Alcohol epidemiology, monitoring, and information system
Alcohol in the Sustainable Development Goals (SDGs)
The Sustainable Development Goals (SDGs) for 2030 were adopted by the United Nations General Assembly in September 2015. Goal 3 of the SDGs is to Ensure healthy lives and promote well-being for all at all ages. Target 3.5 is: Strengthen the prevention and treatment of substance abuse, including narcotic drug abuse and harmful use of alcohol. Within Target 3.5, there are the following two indicators: 3.5.1. Coverage of treatment interventions (pharmacological, psychosocial and rehabilitation and aftercare services) for substance use disorders. 3.5.2. Harmful use of alcohol, defined according to the national context as alcohol per capita consumption (aged 15 years and older) within a calendar year in litres of pure alcohol.
- World Health Statistics 2016: Monitoring health for the SDGs
- Annex A of World Health Statistics 2016
- Annex A: Target 3.5: Substance abuse
Global Information System on Alcohol and Health (GISAH)

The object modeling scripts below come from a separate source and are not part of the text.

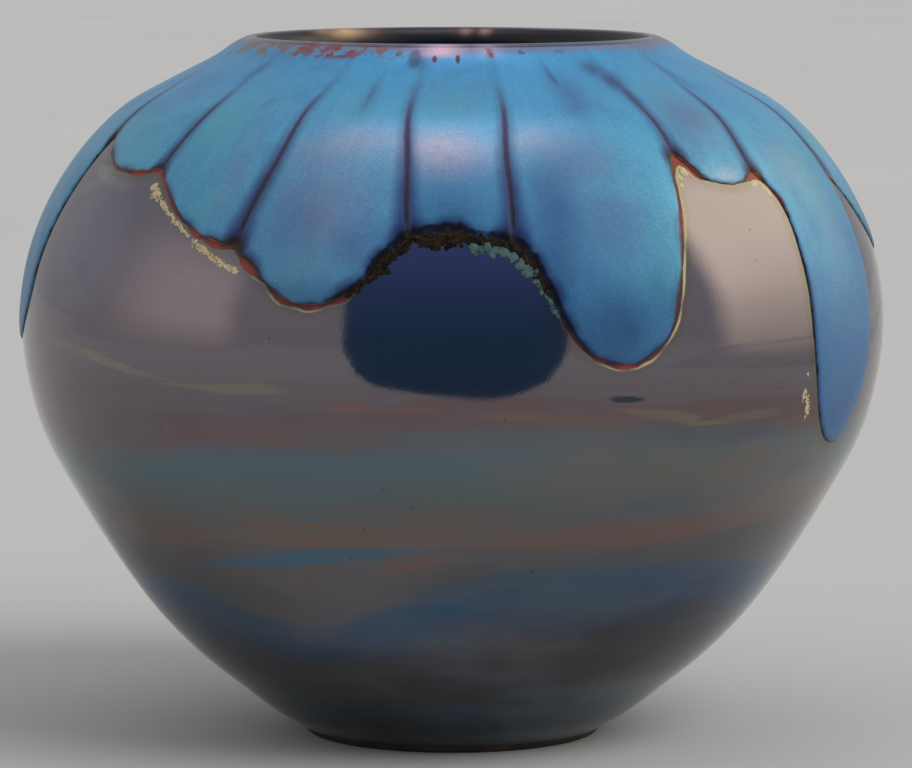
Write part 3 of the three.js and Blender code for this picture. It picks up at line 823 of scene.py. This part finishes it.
# Rust threads on the lip, and the pale pink patch at its front, which is a painted highlight on the glossy
# crest
FLECK_SPOTS = [
    (-66, 4, 6, 0.9), (-54, 4, 7, 1), (-42, 4, 7, 1), (-30, 4, 9, 1), (-17, 4, 4, 0.9), (9, 4, 1.5, 0.8),
    (17, 4, 2, 0.6), (60, 4, 8, 0.3), (110, 4, 16, 0.8), (165, 4, 14, 0.7), (205, 4, 12, 0.9),
    (250, 4, 10, 0.6),
]
LIP_HIGHLIGHT_SPOTS = [(-3, 3.5, 4.5, 1), (9, 3.5, 3, 0.45), (150, 3, 8, 0.4)]
# A peach bloom on the inside glaze, under the lip
PEACH_SPOTS = [
    (214, 2.0, 6, 1.6, 0.95), (222, 1.6, 4, 1.2, 0.4), (176, 2.2, 1.6, 1.2, 0.5),
    (170, 2.2, 1.6, 1.2, 0.4), (60, 3, 5, 2, 0.5), (330, 3, 5, 2, 0.5), (120, 14, 9, 6, 0.4),
    (290, 16, 9, 7, 0.4),
]
# Dusky patches in the blue: creases that have healed, and smoke at the top of a seam
DUSK_SPOTS = [
    (-15.6, 23, 0.9, 7, 0.65), (-15.6, 26, 2.2, 7, 0.25), (21.6, 15, 0.7, 5, 0.75),
    (22.5, 25, 3.5, 10, 0.3), (33.4, 12, 2.8, 3.6, 0.7), (34.9, 17.5, 2.6, 5, 0.85),
    (35.8, 24, 1.6, 6, 0.75), (-49, 14, 1.6, 5, 0.4), (-8, 8, 1.6, 3, 0.6), (14, 60, 5, 12, 0.3),
    (55, 15, 1.8, 6, 0.35), (-35, 27, 1.5, 3, 0.2), (125, 18, 3, 8, 0.5), (190, 16, 2, 9, 0.5),
    (235, 18, 3, 8, 0.5),
]
# Clouds in the blue, and patches of painted highlight:
TURQUOISE_SPOTS = [
    (-40, 36, 9, 14, 0.7), (-37, 55, 8, 8, 0.5), (-58, 44, 9, 7, 0.4), (0, 26, 9, 8, 0.6),
    (28, 68, 7, 12, 0.55), (-18, 71, 8, 6, 0.6), (62, 52, 8, 10, 0.7), (43, 22, 7, 8, 0.4),
    (-20, 27, 8, 8, 0.4), (112, 60, 12, 20, 0.6), (205, 40, 12, 12, 0.6), (150, 70, 10, 16, 0.5),
    (240, 45, 12, 14, 0.6),
]
# Lilac clouds; the three in the front runs at depths of about 45 lie where the light from above gives its
# sheen, and are partly a painted highlight
LILAC_AND_SHEEN_SPOTS = [
    (-20, 44, 10, 7, 0.6), (-17, 56, 13, 15, 0.6), (0, 46, 10, 4.5, 0.65), (19, 45, 9, 8, 0.5),
    (22, 60, 8, 9, 0.35), (44, 34, 8, 9, 0.5), (-33, 46, 4, 13, 0.35), (63, 64, 5, 12, 0.25),
    (106, 60, 14, 22, 0.5), (147, 50, 14, 20, 0.5), (187, 45, 14, 18, 0.6), (229, 60, 16, 24, 0.5),
    (250, 44, 12, 14, 0.4),
]
DEEP_SPOTS = [
    (21, 84, 10, 10, 0.9), (20, 46, 11, 9, 0.3), (22, 60, 9, 10, 0.4), (43, 34, 8, 9, 0.3),
    (0, 22, 14, 10, 0.2), (14, 74, 5, 9, 0.6), (27, 80, 5, 10, 0.5), (0, 58, 8, 3, 0.5),
    (-19, 76, 8, 3, 0.4), (63, 108, 8, 6, 0.4), (187, 84, 10, 8, 0.7), (229, 102, 10, 9, 0.7),
    (107, 94, 10, 8, 0.5), (147, 90, 10, 8, 0.5),
]
VIOLET_SPOTS = [
    (-1, 54, 9, 5, 0.65), (14, 56, 7, 13, 0.6), (-13, 65, 7, 6, 0.45), (39, 42, 4, 7, 0.35),
    (-22, 60, 9, 11, 0.4), (63, 104, 8, 9, 0.4), (68, 84, 4, 20, 0.25), (-60, 22, 6, 9, 0.25),
    (24, 22, 5, 9, 0.3), (127, 45, 10, 14, 0.5), (187, 74, 10, 14, 0.6), (229, 92, 10, 14, 0.6),
    (168, 40, 8, 14, 0.4),
]
# A painted highlight: pale lilac-white patches in the blue where the light from above gives its sheen
PAINTED_HIGHLIGHT_SPOTS = [
    (-2, 41, 10, 5.0, 0.85), (-14, 39, 9, 4.5, 0.5), (12, 39, 7, 4.5, 0.4), (43.6, 50.6, 4.2, 1.9, 0.6),
    (60, 49, 9, 7, 0.25), (150, 40, 9, 5, 0.4), (208, 40, 9, 5, 0.4),
]
# The colours of the clouds, and of the painted highlight
CLOUDS_AND_HIGHLIGHT = {
    "turquoise": srgb(92, 178, 198), "lilac": srgb(140, 138, 180), "violet": srgb(60, 88, 150),
    "deep": srgb(34, 88, 134), "frost": srgb(194, 188, 208),
}
# The patches that each value is made of, and what the value is far from all of them
PATCHES = {
    "cream": (CREAM_SPOTS, 0.08), "red": (RED_SPOTS, 0.12), "dark": (DARK_SPOTS, 0.12),
    "fleck": (FLECK_SPOTS, 0.05), "pale": (LIP_HIGHLIGHT_SPOTS, 0), "peach": (PEACH_SPOTS, 0),
    "dusk": (DUSK_SPOTS, 0), "turquoise": (TURQUOISE_SPOTS, 0), "lilac": (LILAC_AND_SHEEN_SPOTS, 0),
    "deep": (DEEP_SPOTS, 0), "violet": (VIOLET_SPOTS, 0), "frost": (PAINTED_HIGHLIGHT_SPOTS, 0),
}


def spread(spots, far, places):
    """The strongest of several soft round patches at each place."""
    best = np.full(len(places), float(far))
    radius = outer.radius(places[:, 1])
    for angle, depth, *reach, strength in spots:
        turn = (places[:, 0] - angle + 180) % 360 - 180
        across = np.radians(turn) * radius / reach[0]
        down = (places[:, 1] - depth) / reach[-1]
        best = np.maximum(best, strength * np.exp(-(across**2 + down**2)))
    return best


def patches(places, *names):
    return {name: spread(*PATCHES[name], places) for name in names}


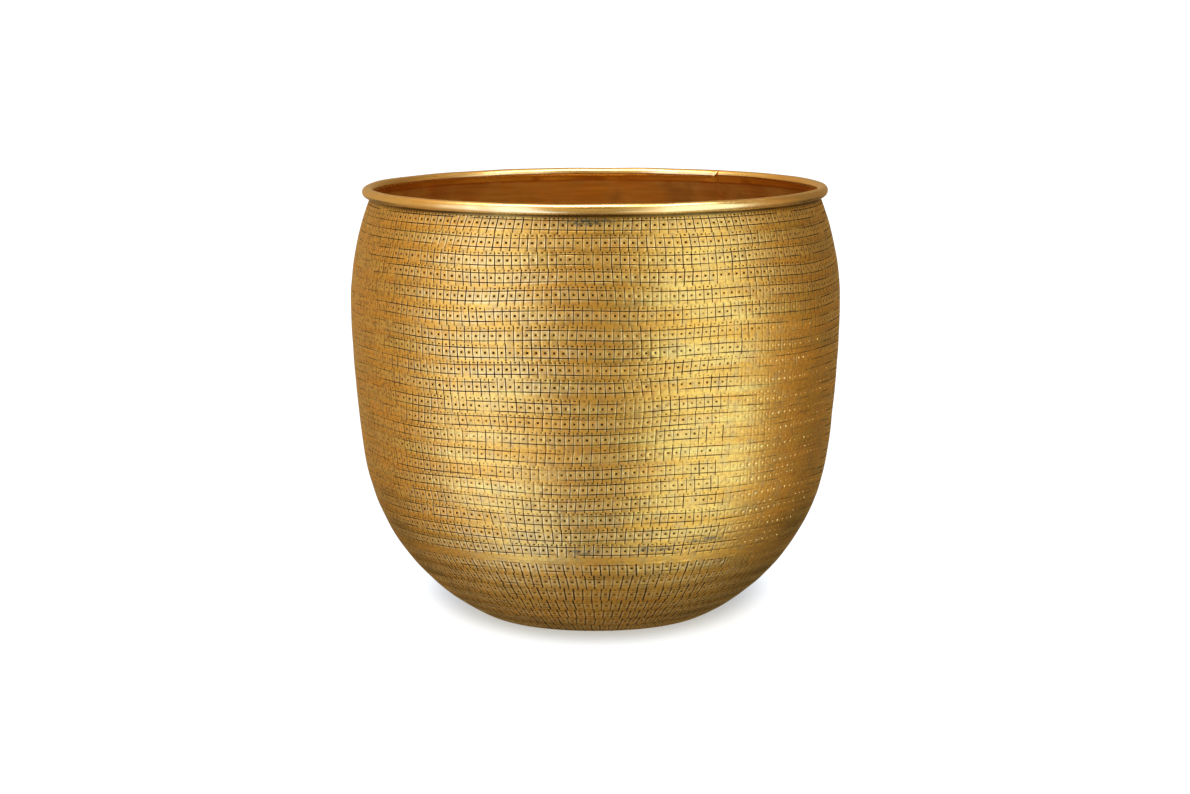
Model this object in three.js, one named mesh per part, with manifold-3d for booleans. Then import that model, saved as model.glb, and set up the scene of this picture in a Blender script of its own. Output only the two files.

Global Status Report on Alcohol and Health
Global Survey on Alcohol and Health
WHO has been collecting data on alcohol consumption and alcohol control policies from its Member States since 1996. The current survey instrument entitled "Global Survey on Alcohol and Health" includes three sections, namely alcohol policy, alcohol consumption, and surveillance. The information provided is essential for the preparation of the Global Status Report on Alcohol and Health and regional publications, as well as for updating the Global Information Systems on Alcohol and Health (GISAH) and regional information systems, as requested by the World Health Assembly Resolution on Public health problems caused by harmful use of alcohol.
International guide for monitoring alcohol consumption and related harm, 2000
To provide guidance to WHO Member States on epidemiological monitoring of alcohol consumption and related harm, WHO has published the international guide for monitoring alcohol consumption and related harm that in the longer term aims to improve the quality and comparability of alcohol-related data.